The research initiative will examine the impact of how people interact with Facebook and its products, including content shared in News Feed and across Instagram, and the role of features like content ranking systems.

The partnership is between Facebook researchers and independent external academics.

Externally, the project is led by Professors Talia Stroud and Joshua A Tucker, two independent academics who serve as chairs of ‘Social Science One’ committees.

Professors Tucker and Stroud have selected 15 additional researchers to collaborate on this effort, based on their expertise.
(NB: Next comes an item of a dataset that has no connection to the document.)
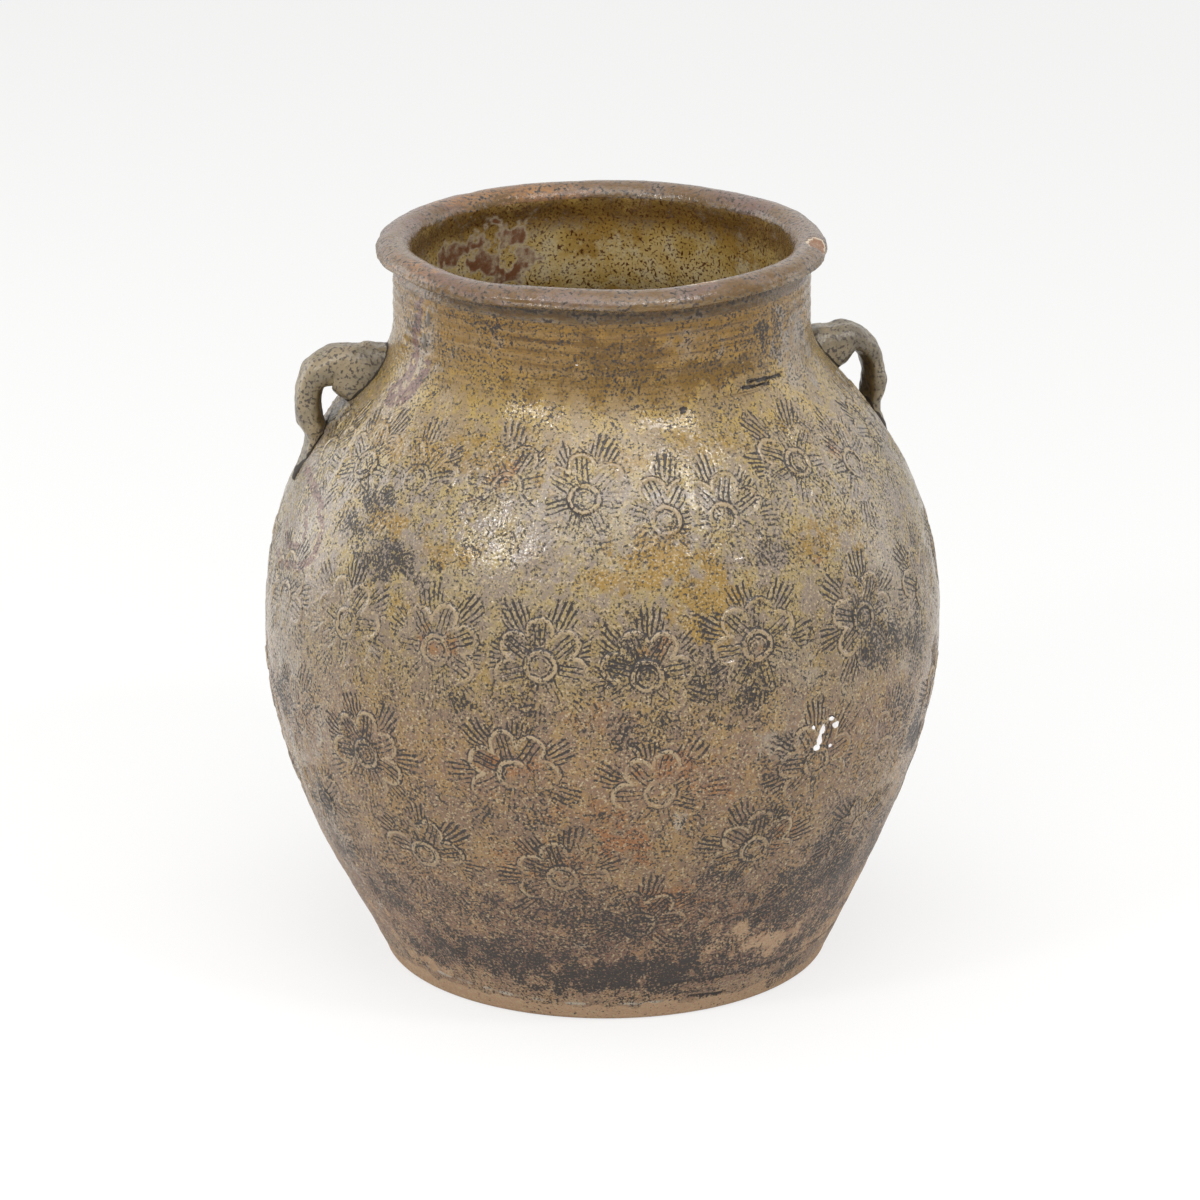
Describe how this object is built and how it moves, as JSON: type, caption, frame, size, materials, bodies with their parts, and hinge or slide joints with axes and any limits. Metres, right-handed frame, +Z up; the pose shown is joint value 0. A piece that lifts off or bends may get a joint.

“The US elections in 2016 exposed the risk of social media being abused to interfere in elections, and misinformation and political polarisation clearly play out on social media platforms too,” Nick Clegg, VP of Global Affairs and Communications at Facebook, said in a blog post on Monday.

“To continue to amplify all that is good for democracy on social media, and mitigate against that which is not, we need more objective, dispassionate, empirically grounded research”.

The external researchers won’t be paid by Facebook and they won’t answer to Facebook either.

“Neither the questions they’ve asked nor the conclusions they draw will be restricted by Facebook,” Clegg said.

The researchers have committed to publishing their findings in academic journals in open access format.

Facebook expects initial papers to be available in mid-2021 at the earliest.

Facebook and the researchers will also document study plans and hypotheses in advance through a pre-registration process and release those initial commitments upon publication of the studies.

“We are asking for the explicit, informed consent from those who opt to be part of the research that analyses individual level data,” said Chaya Nayak, Head of Facebook’s Open Research and Transparency Team.

“We will also analyze aggregated user data on Facebook and Instagram to help us understand patterns,” Nayak added.

Facebook said that now, three times as many people are working on safety and security issues, more than 35,000 in total.

Facebook this month launched a new Voter Information Center as part of the biggest ever voter information campaign in the US, with the goal of registering four million voters.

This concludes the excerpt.